Le rôle des migrants dans l'économie mondiale

Dans son rapport intitulé "Une approche équitable pour les travailleurs migrants dans une économie mondialisée", le BIT souligne les aspects suivants:

  • Les effets économiques de l'immigration sur les pays d'accueil sont principalement bénéfiques, parce que les nouveaux arrivants rajeunissent la population et stimulent la croissance sans causer d'inflation.
  • Dans les pays d'origine, l'émigration de personnes qualifiées occasionne une "fuite des cerveaux". Près de 400 000 scientifiques et ingénieurs de pays en développement travaillent dans le secteur de la recherche-développement des pays industrialisés. Les médecins formés en Jamaïque et au Ghana sont plus nombreux à l'étranger que dans leur pays.
  • Les migrants envoient chaque année un énorme volume de fonds dans leurs pays - près de 80 milliards de dollars des Etats-Unis en 2002. Selon la Banque mondiale, ces transferts représentent la deuxième source de financement extérieur des pays en développement.
  • Les femmes constituent 49 pour cent des migrants du monde entier. Elles ont de plus en tendance à émigrer seule, en tant que soutien de famille.
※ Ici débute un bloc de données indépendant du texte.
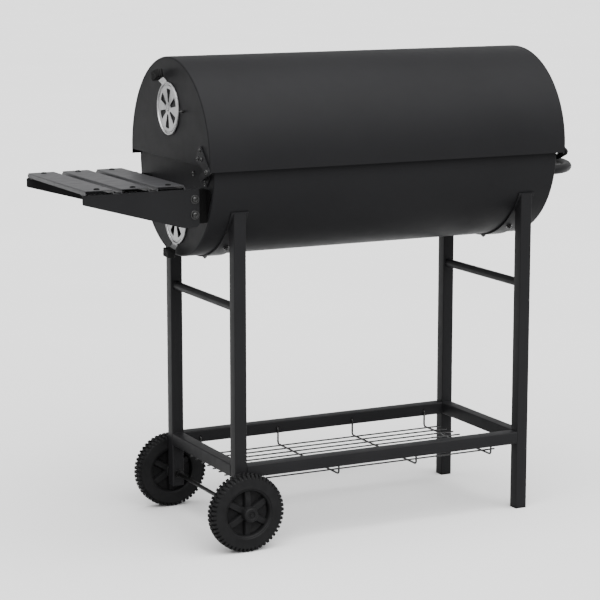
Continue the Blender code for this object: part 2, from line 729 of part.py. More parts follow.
# ---------------------------------------------------------------- side shelf
def slats(coat, root):
    for name, x in SLATS.items():
        half, low = SLAT_W / 2, SLAT_TOP_Z - SLAT_H
        inside, under = half - SLAT_T, SLAT_TOP_Z - SLAT_T
        left = [(-half, SLAT_TOP_Z), (-half, low), (-inside, low), (-inside, under)]
        channel = [(x + u, v) for u, v in left + [(-u, v) for u, v in left[::-1]]]
        slat = prism(name, channel, "Y", -SLAT_HALF, SLAT_HALF)
        for y in (-SLAT_SCREW_Y, SLAT_SCREW_Y):
            grip, face = SLAT_H + PLATE + GAP, SLAT_TOP_Z - 0.0006
            join(slat, bolt("screw", "Z", x, y, face, 1, grip, 0.0024, 0.0052, 0.0022, nut_r=0.004))
        finish(slat, coat, root)


def shelf_brackets(coat, dark, steel, root):
    top = SLAT_TOP_Z - SLAT_H - GAP
    outline = rounded(
        (-BRACKET_END_X + 0.003, top - 0.003, 0.003),
        (-BRACKET_END_X + 0.003, 0.6915, 0.003),
        (-BRACKET_ROOT_X - 0.003, top - 0.003, 0.003),
        (-BRACKET_ROOT_X - 0.008, 0.6425, 0.008),
        (-0.428, 0.654, 0.020),
    )
    angle_top, angle_foot = top - PLATE - 0.001, 0.6405
    for side_name, side in SIDES.items():

        def slab(name, shape, axis, low, high):
            return prism(name, shape, axis, *sorted((low, high)))

        outer, inner = side * BRACKET_Y, side * (BRACKET_Y - PLATE)
        bracket = slab(f"shelf_bracket_{side_name}", outline, "Y", outer, inner)
        flange_y = side * (BRACKET_Y - BRACKET_FLANGE / 2 - PLATE / 4)
        middle_x = -(BRACKET_END_X + BRACKET_ROOT_X) / 2
        half_x = (BRACKET_END_X - BRACKET_ROOT_X) / 2 - 0.004
        flange = box_outline(middle_x, flange_y, half_x, BRACKET_FLANGE / 2 - PLATE / 4)
        join(bracket, prism("flange", flange, "Z", top - PLATE, top))
        ways = [disc(x, side * SLAT_SCREW_Y, 0.0028, 10) for x in SLATS.values()]
        cut(bracket, prisms("screw_ways", ways, "Z", 0.690, 0.720))
        finish(cut(bracket, bolt_ways(side)), coat, root)

        on_cap = -(BOWL_HALF + GAP)
        pad = rounded(
            (side * 0.122, 0.694, 0.009),
            (side * 0.158, 0.694, 0.009),
            (side * 0.138, 0.6465, 0.006),
            (side * 0.118, 0.6465, 0.006),
        )
        angle = prism(f"shelf_angle_{side_name}", pad, "X", on_cap - PLATE, on_cap)
        plate_y = side * (BRACKET_Y - PLATE - GAP)
        leg_root = on_cap - 0.0005
        leg_size = ((ANGLE_END_X + leg_root) / 2, (angle_top - angle_foot) / 2)
        leg = box_outline((leg_root - ANGLE_END_X) / 2, (angle_top + angle_foot) / 2, *leg_size)
        join(angle, slab("leg", leg, "Y", plate_y, plate_y - side * PLATE))
        finish(cut(angle, bolt_ways(side)), dark, root)

        for number, (x, z) in enumerate(BRACKET_BOLTS, 1):
            spot = ("Y", x, z, side * BRACKET_Y, side)
            head = {"head_r": 0.006, "head_h": 0.005, "washer_r": 0.009}
            made = bolt(f"bracket_bolt_{side_name}_{number}", *spot, 2 * PLATE + GAP, **head)
            finish(made, steel, root)


def bolt_ways(side):
    low, high = sorted((side * (BRACKET_Y - 0.015), side * (BRACKET_Y + 0.01)))
    return prisms("bolt_ways", [disc(x, z, 0.0034, 10) for x, z in BRACKET_BOLTS], "Y", low, high)


# ---------------------------------------------------------------- grates
def ledges(coat, root):
    for end_name, end in ENDS.items():
        back = BOWL_HALF - SHEET - 2 * GAP
        steps = ((0, 0), (0, LEDGE_W), (PLATE, LEDGE_W), (PLATE, PLATE), (LEDGE_W, PLATE), (LEDGE_W, 0))
        shape = [(end * (back - inward), LEDGE_TOP_Z - down) for inward, down in steps]
        ledge = prism(f"grate_ledge_{end_name}", shape, "Y", -LEDGE_HALF, LEDGE_HALF)
        for y in LEDGE_BOLT_Y[end_name]:
            spot = ("X", y, LEDGE_BOLT_Z, end * BOWL_HALF, end)
            join(ledge, bolt("bolt", *spot, SHEET + PLATE - GAP, nut_r=0.005, head_h=0.0025))
        finish(ledge, coat, root)


def grate(name, low_z, rods, pitch, half_x, bars_x, half_y, coat, parent):
    """Square rods along X on square cross bars, welded where they cross."""
    half = BAR / 2
    bm = bmesh.new()
    for x in bars_x:
        add_prism(bm, box_outline(x, low_z + half, half, half), "Y", -half_y, half_y)
    made = solid(name, bm)
    bm = bmesh.new()
    for k in range(rods):
        y = (k - (rods - 1) / 2) * pitch
        add_prism(bm, box_outline(y, low_z + BAR + half * 0.6, half * 0.9, half), "X", -half_x, half_x)
    finish(join(made, solid("rods", bm)), coat, parent)


def grates(coat, root):
    cook_z = LEDGE_TOP_Z + GAP
    cook_axis = empty("cooking_grate_lift", (0, 0, cook_z), root)
    cook = (cook_z, COOK_RODS, COOK_ROD_PITCH, COOK_HALF_X, COOK_BARS_X, COOK_HALF_Y)
    grate("cooking_grate", *cook, coat, cook_axis)
    coal_axis = empty("charcoal_grate_lift", (0, 0, COAL_Z), root)
    inside = BOWL_R - SHEET - GAP
    half_y = (inside**2 - (BOWL_Z - COAL_Z) ** 2) ** 0.5 - 0.0004
    coal = (COAL_Z, COAL_RODS, COAL_ROD_PITCH, COAL_HALF_X, COAL_BARS_X, half_y)
    grate("charcoal_grate", *coal, coat, coal_axis)


def build():
    clear_scene()
    paint = material("black_paint", (0.022, 0.023, 0.025), 0.42, 0.0)
    dark = material("matt_black", (0.006, 0.006, 0.006), 0.8, 0.0)
    enamel = material("grate_enamel", (0.03, 0.03, 0.03), 0.5, 0.2)
    zinc = material("zinc_plate", (0.58, 0.60, 0.60), 0.38, 1.0)
    bolt_steel = material("blackened_steel", (0.10, 0.10, 0.10), 0.45, 0.9)
    plastic = material("black_plastic", (0.018, 0.019, 0.020), 0.6, 0.0)
    root = empty("grill", (CENTRE_X, CENTRE_Y, 0))
    lid_axis = empty("lid_hinge_axis", (0, HINGE_Y, HINGE_Z), root)
    legs(paint, root)
    rails(paint, root)
    foot_plugs(plastic, root)
    cradle_straps(paint, root)
    axle_and_wheels(bolt_steel, plastic, root)
    wire_shelf(paint, root)
    bowl(paint, root)
    lid(paint, lid_axis)
    hinges(paint, bolt_steel, root, lid_axis)
    lid_turn = empty("lid_damper_axis", Vector((-LID_HALF, 0, LID_DAMPER_Z)), root)
    bowl_turn = empty("bowl_damper_axis", Vector((-BOWL_HALF, 0, BOWL_DAMPER_Z)), root)
    damper("lid_damper", LID_HALF, LID_DAMPER_Z, LID_DAMPER_TAB, zinc, plastic, lid_turn, lid_axis)
    damper("bowl_damper", BOWL_HALF, BOWL_DAMPER_Z, BOWL_DAMPER_TAB, zinc, plastic, bowl_turn, root)
    handles(paint, root, lid_axis)
    slats(paint, root)
    shelf_brackets(paint, dark, bolt_steel, root)
    ledges(paint, root)
    grates(enamel, root)


build()
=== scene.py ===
"""Looks of the barrel charcoal grill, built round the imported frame.

Metres, +Z up, +X from the side shelf to the push handle. Shapes are laid out from the middle of the
barrel, as in part.py, and shifted to where the frame's own barrel stands.
"""

import json
from math import asin, cos, degrees, pi, radians, sin

import bmesh
import bpy
from mathutils import Matrix, Vector

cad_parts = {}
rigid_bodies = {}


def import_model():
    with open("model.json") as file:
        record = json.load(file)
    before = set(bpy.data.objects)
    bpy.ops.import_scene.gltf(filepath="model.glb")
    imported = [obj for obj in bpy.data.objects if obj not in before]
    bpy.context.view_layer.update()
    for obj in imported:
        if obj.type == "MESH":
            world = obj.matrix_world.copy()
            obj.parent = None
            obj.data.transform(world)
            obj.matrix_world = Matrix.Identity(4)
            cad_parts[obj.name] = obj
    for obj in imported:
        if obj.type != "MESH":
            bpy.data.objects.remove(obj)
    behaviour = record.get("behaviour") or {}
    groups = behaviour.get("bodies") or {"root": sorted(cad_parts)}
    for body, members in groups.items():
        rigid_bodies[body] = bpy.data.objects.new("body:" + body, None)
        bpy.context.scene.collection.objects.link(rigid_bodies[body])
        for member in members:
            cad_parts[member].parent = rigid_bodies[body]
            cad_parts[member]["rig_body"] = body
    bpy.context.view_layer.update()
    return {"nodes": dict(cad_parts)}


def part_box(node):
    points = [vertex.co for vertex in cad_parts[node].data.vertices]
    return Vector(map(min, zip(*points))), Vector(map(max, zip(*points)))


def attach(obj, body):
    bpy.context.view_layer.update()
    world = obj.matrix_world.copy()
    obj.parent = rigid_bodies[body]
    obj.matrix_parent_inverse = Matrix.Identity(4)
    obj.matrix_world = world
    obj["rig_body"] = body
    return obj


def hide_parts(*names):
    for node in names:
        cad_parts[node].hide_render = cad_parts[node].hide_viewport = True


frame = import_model()


def middle(node):
    low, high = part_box(node)
    return (low + high) / 2


def reach(node, axis, way=1):
    """How far the node gets along an axis from the middle of the barrel, one way or the other."""
    return (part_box(node)[1 if way > 0 else 0] - ORIGIN)[axis] * way


X, Y, Z = range(3)
ORIGIN = Vector((middle("bowl_shell").x, middle("bowl_shell").y, 0))
ENDS = {"shelf_end": -1, "handle_end": 1}
SIDES = {"rear": -1, "front": 1}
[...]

Entre 10 et 15 pour cent des migrants sont en situation irrégulière, et pas seulement dans les pays développés. "L'ampleur des flux de travailleurs en situation irrégulière indique à l'évidence que la demande de travailleurs migrants déclarés n'est pas proportionnée à l'offre."


Note 1 - "Une approche équitable pour les travailleurs migrants dans une économie mondialisée", Bureau international du Travail, Genève. ISBN 92-2-213043-X.